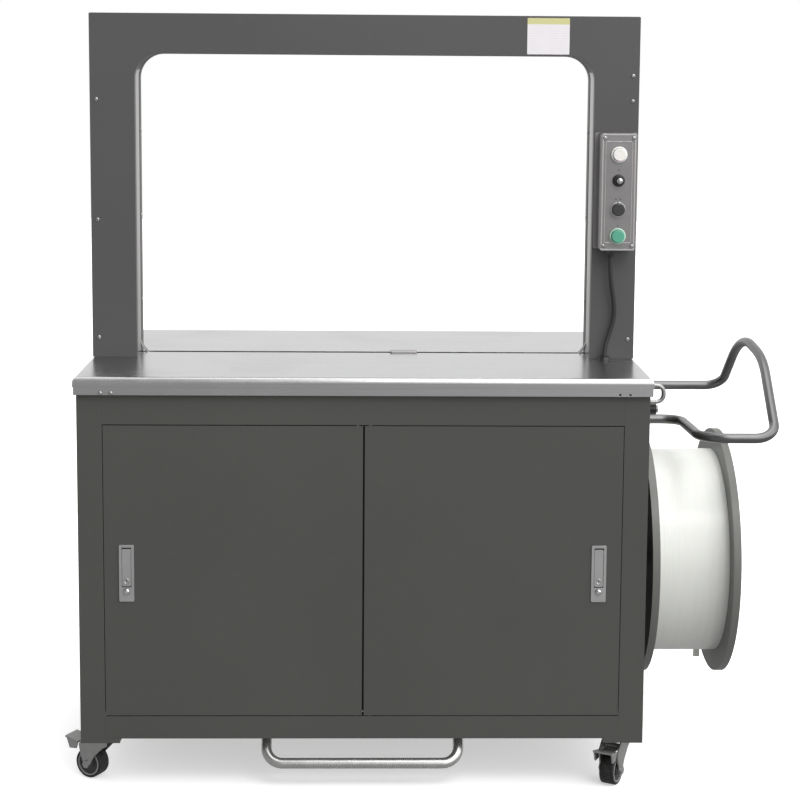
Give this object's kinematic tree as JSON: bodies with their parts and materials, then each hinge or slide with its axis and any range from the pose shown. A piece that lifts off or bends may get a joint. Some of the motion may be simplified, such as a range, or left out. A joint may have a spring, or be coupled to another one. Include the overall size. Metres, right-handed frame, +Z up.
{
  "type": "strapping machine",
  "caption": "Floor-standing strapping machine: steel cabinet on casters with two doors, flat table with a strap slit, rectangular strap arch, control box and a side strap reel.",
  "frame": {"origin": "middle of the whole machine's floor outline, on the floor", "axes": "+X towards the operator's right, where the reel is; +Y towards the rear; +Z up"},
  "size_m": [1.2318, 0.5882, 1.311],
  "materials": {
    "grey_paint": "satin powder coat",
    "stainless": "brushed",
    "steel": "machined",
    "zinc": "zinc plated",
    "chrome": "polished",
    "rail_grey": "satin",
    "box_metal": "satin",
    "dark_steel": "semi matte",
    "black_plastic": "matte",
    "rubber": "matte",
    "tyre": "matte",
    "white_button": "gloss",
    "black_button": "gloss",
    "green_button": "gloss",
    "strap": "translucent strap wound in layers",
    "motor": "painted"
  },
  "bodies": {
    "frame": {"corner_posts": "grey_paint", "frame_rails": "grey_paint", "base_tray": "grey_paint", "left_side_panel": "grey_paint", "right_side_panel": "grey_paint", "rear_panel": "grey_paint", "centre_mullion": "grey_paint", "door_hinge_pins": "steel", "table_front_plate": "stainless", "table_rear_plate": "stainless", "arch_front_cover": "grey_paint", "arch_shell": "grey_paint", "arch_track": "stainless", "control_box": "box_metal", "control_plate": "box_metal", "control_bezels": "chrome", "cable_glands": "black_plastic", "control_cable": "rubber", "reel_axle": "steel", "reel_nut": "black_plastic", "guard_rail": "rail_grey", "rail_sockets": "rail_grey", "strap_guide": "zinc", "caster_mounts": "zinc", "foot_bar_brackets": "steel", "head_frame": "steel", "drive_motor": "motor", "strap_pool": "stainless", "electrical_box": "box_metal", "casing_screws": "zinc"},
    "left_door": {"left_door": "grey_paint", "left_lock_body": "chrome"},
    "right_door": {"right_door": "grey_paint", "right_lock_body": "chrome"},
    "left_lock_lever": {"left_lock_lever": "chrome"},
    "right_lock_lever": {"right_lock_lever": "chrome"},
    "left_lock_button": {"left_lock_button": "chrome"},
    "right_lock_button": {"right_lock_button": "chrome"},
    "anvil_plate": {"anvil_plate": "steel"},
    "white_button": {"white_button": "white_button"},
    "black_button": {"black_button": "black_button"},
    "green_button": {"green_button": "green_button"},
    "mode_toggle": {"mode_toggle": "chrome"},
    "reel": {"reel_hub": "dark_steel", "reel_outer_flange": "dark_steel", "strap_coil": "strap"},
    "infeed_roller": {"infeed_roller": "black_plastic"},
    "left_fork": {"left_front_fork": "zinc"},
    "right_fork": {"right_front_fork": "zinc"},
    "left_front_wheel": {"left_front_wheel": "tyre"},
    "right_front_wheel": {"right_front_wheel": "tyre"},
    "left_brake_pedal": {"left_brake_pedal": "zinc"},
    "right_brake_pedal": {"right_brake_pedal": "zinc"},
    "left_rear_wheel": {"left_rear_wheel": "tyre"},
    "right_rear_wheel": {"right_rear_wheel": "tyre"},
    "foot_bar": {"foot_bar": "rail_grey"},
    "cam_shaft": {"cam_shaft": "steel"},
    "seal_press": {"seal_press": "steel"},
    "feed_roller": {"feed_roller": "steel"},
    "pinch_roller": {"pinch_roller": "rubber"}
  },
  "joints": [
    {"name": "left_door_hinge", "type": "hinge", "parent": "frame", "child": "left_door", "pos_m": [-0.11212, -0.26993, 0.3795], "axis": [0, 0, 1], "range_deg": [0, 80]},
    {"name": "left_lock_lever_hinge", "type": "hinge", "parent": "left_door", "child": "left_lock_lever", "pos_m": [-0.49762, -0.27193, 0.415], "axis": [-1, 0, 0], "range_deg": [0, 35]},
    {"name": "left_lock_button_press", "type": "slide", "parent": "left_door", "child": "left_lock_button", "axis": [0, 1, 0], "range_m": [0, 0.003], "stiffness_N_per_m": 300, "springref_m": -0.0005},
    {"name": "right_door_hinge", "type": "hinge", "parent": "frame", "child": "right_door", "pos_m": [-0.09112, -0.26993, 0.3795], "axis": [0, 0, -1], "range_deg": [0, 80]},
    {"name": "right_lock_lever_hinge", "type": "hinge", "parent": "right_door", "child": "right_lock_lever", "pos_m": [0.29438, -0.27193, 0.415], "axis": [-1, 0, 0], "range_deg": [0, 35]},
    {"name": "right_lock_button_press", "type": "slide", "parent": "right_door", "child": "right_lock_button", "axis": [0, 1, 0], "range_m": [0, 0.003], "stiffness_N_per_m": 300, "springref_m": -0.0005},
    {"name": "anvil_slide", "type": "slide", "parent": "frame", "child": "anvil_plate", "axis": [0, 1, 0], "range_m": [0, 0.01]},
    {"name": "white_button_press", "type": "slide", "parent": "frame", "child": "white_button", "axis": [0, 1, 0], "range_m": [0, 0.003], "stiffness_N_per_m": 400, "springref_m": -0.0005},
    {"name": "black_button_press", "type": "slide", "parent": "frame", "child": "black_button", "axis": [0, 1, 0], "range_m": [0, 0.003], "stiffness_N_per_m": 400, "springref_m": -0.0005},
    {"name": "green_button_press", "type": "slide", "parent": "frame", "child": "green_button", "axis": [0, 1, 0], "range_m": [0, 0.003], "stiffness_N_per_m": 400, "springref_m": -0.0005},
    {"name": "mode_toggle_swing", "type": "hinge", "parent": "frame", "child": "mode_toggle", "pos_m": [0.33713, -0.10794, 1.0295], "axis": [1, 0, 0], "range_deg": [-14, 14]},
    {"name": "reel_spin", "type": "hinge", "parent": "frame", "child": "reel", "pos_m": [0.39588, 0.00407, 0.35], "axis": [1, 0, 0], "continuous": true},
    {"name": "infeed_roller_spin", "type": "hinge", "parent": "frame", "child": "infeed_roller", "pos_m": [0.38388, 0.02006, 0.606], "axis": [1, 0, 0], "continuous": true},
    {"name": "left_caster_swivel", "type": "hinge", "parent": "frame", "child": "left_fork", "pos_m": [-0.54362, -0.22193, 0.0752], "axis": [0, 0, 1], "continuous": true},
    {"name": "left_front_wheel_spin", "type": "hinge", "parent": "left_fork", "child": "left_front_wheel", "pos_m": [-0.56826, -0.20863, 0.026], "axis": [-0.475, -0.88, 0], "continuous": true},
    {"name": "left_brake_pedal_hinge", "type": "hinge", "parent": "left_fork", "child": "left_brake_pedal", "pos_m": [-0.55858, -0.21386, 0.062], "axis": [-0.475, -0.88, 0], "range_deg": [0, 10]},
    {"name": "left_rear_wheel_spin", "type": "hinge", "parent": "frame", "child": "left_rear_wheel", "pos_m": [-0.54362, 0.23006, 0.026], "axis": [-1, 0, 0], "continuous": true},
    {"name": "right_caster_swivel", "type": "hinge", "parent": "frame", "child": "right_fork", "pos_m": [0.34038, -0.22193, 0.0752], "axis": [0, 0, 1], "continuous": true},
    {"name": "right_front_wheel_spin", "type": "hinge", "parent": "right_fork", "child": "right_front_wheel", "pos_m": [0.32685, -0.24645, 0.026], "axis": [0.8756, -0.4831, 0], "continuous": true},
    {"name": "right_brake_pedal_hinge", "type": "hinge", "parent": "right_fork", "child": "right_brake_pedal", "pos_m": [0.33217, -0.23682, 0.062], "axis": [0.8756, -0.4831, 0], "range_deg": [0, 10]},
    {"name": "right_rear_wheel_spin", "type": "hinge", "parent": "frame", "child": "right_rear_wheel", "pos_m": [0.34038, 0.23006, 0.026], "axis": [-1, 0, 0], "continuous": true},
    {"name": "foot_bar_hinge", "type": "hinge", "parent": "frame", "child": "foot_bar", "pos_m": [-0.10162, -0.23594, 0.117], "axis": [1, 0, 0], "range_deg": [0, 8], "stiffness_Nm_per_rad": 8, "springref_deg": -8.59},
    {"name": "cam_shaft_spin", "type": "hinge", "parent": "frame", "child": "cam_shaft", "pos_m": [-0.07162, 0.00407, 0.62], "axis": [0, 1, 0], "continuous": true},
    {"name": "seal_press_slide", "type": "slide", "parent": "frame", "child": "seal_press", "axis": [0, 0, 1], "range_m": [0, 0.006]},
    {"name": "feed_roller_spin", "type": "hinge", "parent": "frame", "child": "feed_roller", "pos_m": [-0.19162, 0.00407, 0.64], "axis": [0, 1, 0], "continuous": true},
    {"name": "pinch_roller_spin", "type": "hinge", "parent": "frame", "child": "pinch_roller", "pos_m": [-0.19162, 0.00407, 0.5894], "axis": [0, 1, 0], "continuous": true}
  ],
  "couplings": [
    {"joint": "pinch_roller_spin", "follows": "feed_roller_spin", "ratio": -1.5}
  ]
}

------------------------------

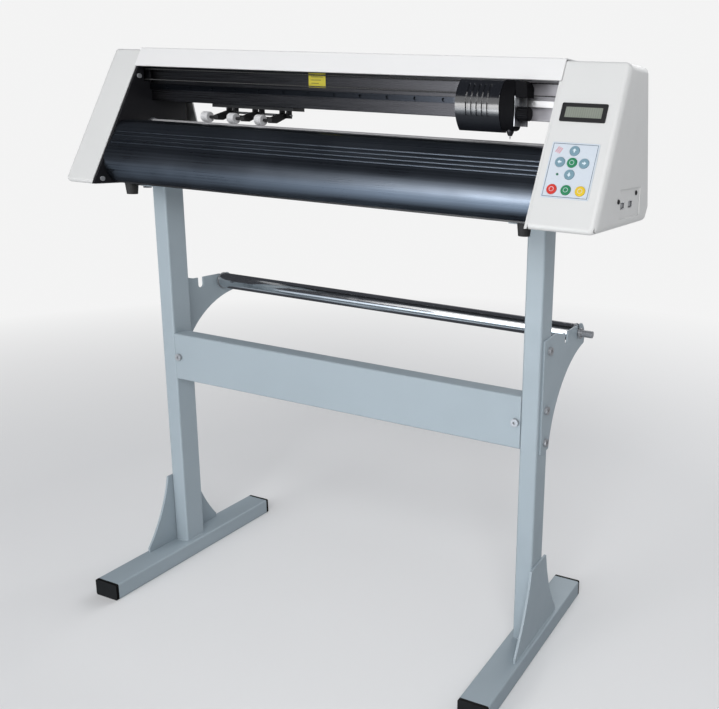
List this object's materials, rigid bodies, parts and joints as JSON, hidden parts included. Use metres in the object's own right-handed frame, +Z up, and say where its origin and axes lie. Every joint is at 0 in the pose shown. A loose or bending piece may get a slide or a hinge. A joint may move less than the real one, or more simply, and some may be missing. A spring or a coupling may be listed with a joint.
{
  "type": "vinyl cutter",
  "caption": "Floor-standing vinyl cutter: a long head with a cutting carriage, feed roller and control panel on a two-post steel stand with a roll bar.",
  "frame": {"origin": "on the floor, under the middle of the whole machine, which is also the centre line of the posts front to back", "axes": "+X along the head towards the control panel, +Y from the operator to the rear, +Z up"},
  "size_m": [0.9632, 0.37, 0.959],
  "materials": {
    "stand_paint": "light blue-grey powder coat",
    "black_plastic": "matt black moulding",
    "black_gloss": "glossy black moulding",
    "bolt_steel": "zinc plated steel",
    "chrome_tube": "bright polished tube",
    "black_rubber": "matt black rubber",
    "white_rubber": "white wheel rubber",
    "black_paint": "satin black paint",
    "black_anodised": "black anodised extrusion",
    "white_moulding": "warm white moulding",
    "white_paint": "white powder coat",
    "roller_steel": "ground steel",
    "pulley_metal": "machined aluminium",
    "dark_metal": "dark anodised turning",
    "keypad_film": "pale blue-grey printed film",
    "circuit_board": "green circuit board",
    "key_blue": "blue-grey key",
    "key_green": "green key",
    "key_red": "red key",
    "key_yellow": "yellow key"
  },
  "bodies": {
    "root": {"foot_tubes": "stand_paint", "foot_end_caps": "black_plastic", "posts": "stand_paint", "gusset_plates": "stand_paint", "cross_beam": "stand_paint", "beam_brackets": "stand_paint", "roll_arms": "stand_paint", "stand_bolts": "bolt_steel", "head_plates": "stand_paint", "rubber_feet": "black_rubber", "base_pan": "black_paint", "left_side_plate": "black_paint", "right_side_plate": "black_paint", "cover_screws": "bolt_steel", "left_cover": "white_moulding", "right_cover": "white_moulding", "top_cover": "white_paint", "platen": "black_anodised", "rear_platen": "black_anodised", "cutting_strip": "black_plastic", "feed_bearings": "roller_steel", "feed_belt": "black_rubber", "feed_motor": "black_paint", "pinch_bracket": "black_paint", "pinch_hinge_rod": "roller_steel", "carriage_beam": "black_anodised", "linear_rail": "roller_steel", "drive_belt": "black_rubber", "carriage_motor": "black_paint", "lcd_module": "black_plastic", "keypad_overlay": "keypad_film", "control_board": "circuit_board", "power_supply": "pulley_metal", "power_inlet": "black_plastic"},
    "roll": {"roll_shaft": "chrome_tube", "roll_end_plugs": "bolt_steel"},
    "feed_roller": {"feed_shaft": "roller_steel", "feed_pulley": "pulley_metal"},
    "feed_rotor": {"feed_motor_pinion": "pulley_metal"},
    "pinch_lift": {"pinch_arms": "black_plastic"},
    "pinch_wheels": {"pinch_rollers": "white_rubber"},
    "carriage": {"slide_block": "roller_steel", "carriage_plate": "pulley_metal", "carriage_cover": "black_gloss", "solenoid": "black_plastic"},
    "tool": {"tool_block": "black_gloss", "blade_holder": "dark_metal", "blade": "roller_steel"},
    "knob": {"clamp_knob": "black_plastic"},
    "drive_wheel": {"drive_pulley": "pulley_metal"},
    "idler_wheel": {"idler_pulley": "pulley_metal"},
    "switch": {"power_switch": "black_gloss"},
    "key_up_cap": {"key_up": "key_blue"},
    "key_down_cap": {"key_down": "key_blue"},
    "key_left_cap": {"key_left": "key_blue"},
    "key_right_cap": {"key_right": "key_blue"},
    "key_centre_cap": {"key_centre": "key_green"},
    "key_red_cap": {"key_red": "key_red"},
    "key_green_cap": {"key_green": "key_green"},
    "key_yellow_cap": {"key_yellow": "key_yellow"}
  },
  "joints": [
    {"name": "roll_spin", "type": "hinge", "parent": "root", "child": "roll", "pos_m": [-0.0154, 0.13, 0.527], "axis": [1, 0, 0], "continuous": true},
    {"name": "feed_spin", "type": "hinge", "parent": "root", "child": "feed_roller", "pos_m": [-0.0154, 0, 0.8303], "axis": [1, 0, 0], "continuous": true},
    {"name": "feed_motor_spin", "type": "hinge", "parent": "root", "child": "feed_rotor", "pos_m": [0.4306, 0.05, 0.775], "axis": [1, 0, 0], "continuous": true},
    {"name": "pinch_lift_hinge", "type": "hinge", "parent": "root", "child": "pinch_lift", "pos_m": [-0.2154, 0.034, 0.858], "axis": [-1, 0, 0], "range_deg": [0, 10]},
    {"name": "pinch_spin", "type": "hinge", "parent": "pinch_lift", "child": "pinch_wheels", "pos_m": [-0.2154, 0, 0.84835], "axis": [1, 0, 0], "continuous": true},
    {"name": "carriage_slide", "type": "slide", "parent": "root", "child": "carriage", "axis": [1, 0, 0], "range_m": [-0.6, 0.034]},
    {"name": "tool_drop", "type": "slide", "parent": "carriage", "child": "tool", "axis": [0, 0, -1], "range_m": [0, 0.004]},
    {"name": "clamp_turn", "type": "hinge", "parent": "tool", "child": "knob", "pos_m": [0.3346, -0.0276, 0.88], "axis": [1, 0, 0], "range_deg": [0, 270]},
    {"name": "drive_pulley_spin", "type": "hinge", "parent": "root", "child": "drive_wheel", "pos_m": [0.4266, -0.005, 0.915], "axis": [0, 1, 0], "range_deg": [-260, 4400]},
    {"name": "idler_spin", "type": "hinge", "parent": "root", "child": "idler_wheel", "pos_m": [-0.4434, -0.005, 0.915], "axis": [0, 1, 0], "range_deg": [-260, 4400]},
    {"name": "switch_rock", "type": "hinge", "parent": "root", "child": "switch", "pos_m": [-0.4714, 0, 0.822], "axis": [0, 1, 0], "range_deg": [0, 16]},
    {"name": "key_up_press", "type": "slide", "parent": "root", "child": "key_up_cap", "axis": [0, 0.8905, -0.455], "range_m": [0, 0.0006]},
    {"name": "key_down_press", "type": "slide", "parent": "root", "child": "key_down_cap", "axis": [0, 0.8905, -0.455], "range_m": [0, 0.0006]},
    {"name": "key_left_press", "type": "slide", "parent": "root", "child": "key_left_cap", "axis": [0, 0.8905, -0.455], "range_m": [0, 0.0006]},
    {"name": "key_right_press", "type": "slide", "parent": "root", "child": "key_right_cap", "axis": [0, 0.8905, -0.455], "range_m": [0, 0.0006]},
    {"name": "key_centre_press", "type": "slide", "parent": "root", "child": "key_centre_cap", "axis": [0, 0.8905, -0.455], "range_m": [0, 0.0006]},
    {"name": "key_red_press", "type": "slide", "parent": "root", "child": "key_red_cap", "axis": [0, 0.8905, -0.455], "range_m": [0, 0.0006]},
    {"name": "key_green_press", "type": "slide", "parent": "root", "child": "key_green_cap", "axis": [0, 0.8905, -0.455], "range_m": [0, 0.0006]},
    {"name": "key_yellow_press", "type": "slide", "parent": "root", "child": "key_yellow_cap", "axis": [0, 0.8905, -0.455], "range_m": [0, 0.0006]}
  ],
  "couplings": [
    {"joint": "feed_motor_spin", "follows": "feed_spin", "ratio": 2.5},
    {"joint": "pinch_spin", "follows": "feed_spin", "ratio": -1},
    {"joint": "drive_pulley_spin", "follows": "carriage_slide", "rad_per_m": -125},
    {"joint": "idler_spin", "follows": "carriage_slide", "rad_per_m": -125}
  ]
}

------------------------------

▸ WORK TO DO
Using the records above, pull out each line where the word "JSON" occurs.

▸ EXERCISE OUTPUT
Give this object's kinematic tree as JSON: bodies with their parts and materials, then each hinge or slide with its axis and any range from the pose shown. A piece that lifts off or bends may get a joint. Some of the motion may be simplified, such as a range, or left out. A joint may have a spring, or be coupled to another one. Include the overall size. Metres, right-handed frame, +Z up.
List this object's materials, rigid bodies, parts and joints as JSON, hidden parts included. Use metres in the object's own right-handed frame, +Z up, and say where its origin and axes lie. Every joint is at 0 in the pose shown. A loose or bending piece may get a slide or a hinge. A joint may move less than the real one, or more simply, and some may be missing. A spring or a coupling may be listed with a joint.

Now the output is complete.